Let’s just say I have a better understanding of the Aloof Mother now. It goes without saying that I love my children more than anything on the planet. I think I got the most special of them all and I am honestly honored (even if often overwhelmed) to be their mother. I am also very trusting of the Universe, so I know that we are absolutely perfect for one another. But sometimes my heart breaks for them because they got me.
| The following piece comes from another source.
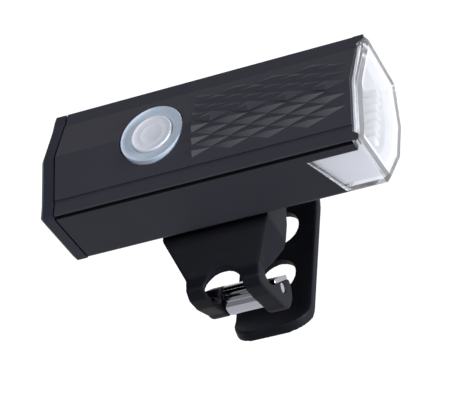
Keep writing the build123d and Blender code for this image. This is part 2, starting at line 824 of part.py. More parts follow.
# Switch plunger under the button's stem
with BuildPart() as switch_plunger:
    plunger_bottom_z = board_top_z + switch_floor + button_travel + plunger_float
    with BuildSketch(Plane.XY.offset(plunger_bottom_z)):
        with Locations((button_x, 0)):
            Rectangle(plunger_width, plunger_width)
    extrude(amount=plunger_top_z - plunger_bottom_z)
switch_plunger.part.label = "switch_plunger"
export_step(switch_plunger.part, "parts/switch_plunger.step")

# Push button: a dished cap on a stem
with BuildPart() as button_cap:
    with BuildSketch(Plane.XY.offset(cap_bottom_z)):
        with Locations((button_x, 0)):
            Circle(button_cap_radius)
    extrude(amount=button_cap_thickness)
    chamfer(button_cap.faces().sort_by(Axis.Z)[-1].edges(), button_edge_chamfer)
    with BuildSketch(Plane.XY.offset(button_top_z - button_dish_depth)):
        with Locations((button_x, 0)):
            Circle(button_dish_radius)
    extrude(amount=button_dish_depth, mode=Mode.SUBTRACT)
    with BuildSketch(Plane.XY.offset(plunger_top_z)):
        with Locations((button_x, 0)):
            Circle(button_stem_radius)
    extrude(amount=cap_bottom_z - plunger_top_z)
button_cap.part.label = "button_cap"
export_step(button_cap.part, "parts/button_cap.step")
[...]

When Eliana was a newborn, we waited our prerequisite 3 weeks and then started to introduce the bottle, with pumped milk. Wow- that was some aversion. So we patiently and gently waited and tried again and again. After ~ 6 weeks, I started to panic just a little. I had heard about babies not taking a bottle, but I had always assumed their parents didn’t try hard enough. I bought every kind of bottle known to man-kind. All of my friends understood my panic (even if they didn’t relate to it) and sent me articles, bottles and more method suggestions. I kept wondering how my life was going to go down, not being able to be away from my baby for more than 2 hours at a time. The dark clouds didn’t roll in, but they were waiting for the cue. I stayed optimistic for our 3-month milestone. But the time came, and there was still nothing that Eliana liked less than plastic nipples of any kind – no bottles or pacifiers for her. No way. No how. The entire city of Austin heard her rebuttals. I felt, at the exactly same time, frustration and doom that I was going to be attached to my baby for an entire year and then guilt that I would ever mind. I have a lot of attachment parent friends and I recognized that if Eliana had ended up with one of those mamas, they would not have even NOTICED that she didn’t take a bottle. One entire focus of “suffering” was another person’s source of joy. And that was when I started wishing another mama for her – the kind that doesn’t leave her children for any length of time for YEARS. But alas, that is not me. I tried to become, at least, a little more like that, and in my mind, I was forced to be. I spent a year with Eliana, never away from her for more than 3, maybe 4 hours on a “good” day. But I had a rough go. About 9 months in I started seeing a therapist in order to work on all the aspects of me that were being boiled up in this situation. And out of it all, I became a better person. A better mother. A better Aloof Mother.

It’s not a great title – The Aloof Mother. I used to help me rename it, but Aloof is actually the nicest term in the list, other than perhaps, “laid-back”, a term that people actually very often use to describe me. I am not sure if I should run from the title and re-name it, or just embrace that I’ve been pegged and accept myself for all that I am. I am, at the end of the day, the best mother that I can be. That I am sure. I spend a good deal of time and energy working on myself – as a person, as a parent. So, where else would I turn to offer some insight into being Aloof?, of course (not kidding). There were lots of great nuggets to extract (with perhaps a little editing) from their, “How to be an Aloof” article, including “your detachment allows you to navigate through life during good times as well as challenging times without becoming outraged or angered”, but I think I can use this one to help me frame The Aloof Mother:

“One important thing to remember when being aloof is to never compromise who you are. That includes your style, culture, speech or anything else that makes you who you are. Treat others as your equal. Remember no one can make you feel inferior unless you give them your consent. By believing in yourself, staying strong, and being aloof, you will grow as an individual.”

As a Buddhist, or just a spiritual being, really, “who I am” can be an interesting question. But my heart knows. I am not “an aloof” or “an aloof mother” or any other title or label, even if I do enjoy playing with these things. If calling me ‘an aloof’ or even ‘Buddhist’ helps me disassociate from some of the chaos and turmoil, then, “yea!”  But who I am, most definitely is Me. And honoring that and listening to Her is all I can do. And trusting that, indeed, “I” am enough and all that anyone, including my children, needs. No compromise needed.